HaploytpeCaller gVCF calling for WGS
I am doing gVCF calls for whole genome samples and I would notice that the gvcf-calling jobs for some of the samples would fail at random genomic locations and if I resubmit those failed jobs, they would either finish successfully or fail again at a different genomic location ('genomic location' info from "ProgressMeter" line inside logs).
- I am doing one gVCF job per WGS sample. Right now there are more than 70% of jobs that are failing. Is there anything that should be changed on the parameters?
- Do you have something like a SOP for best practises on doing HaplotypeCaller calling for WGS samples? I understand the process is very similar to exome sequencing gVCF calling but somehow I see many more job failures with gVCF calling on WGS samples.
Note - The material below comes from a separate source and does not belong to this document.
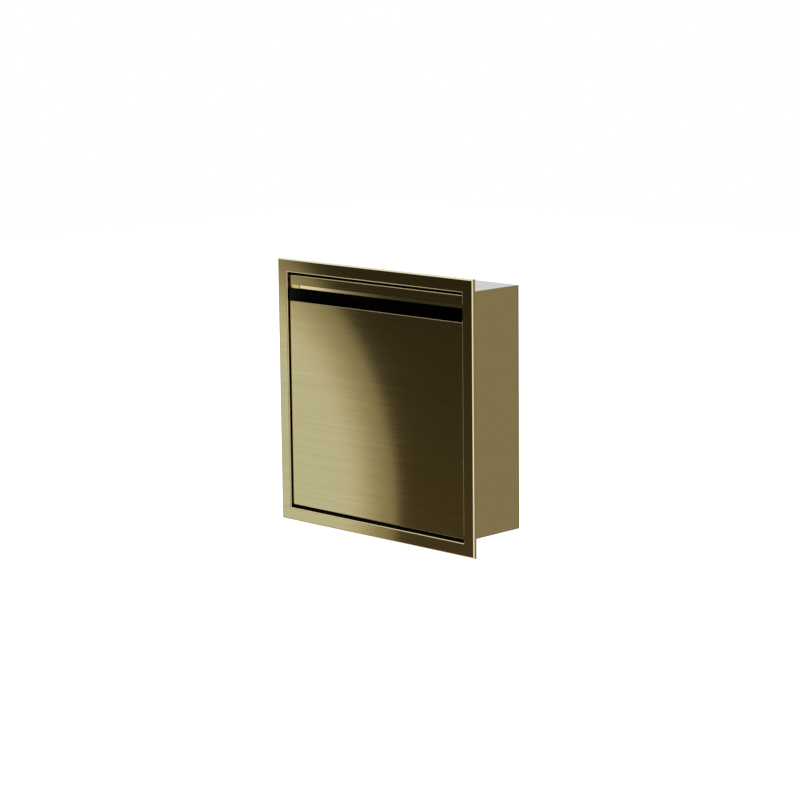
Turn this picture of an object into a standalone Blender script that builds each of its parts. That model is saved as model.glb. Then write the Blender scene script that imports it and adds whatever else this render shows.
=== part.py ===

I am using the following parameters for gVCF call:
java -Xmx128g -XX:+UseConcMarkSweepGC -XX:-UseGCOverheadLimit -jar GenomeAnalysisTK.jar -T HaplotypeCaller -I file.bam -nct 8 -R human_g1k_v37.fasta -o /ttemp/file.g.vcf -L b37_wgs.intervals —emitRefConfidence GVCF --variant_index_type LINEAR --variant_index_parameter 128000 -dcov 250 -minPruning 3 -stand_call_conf 30 -stand_emit_conf 30 -G Standard -A AlleleBalance -A Coverage -A HomopolymerRun -A QualByDepth
Compute: One full node (“256GB RAM, 20 cores” per node) per single sample WGS gvcf job.
GATK version being used is "3.1”
P.S. I am also testing out the latest version of GATK (3.4) without “-dcov” option to see if that resolves the issue.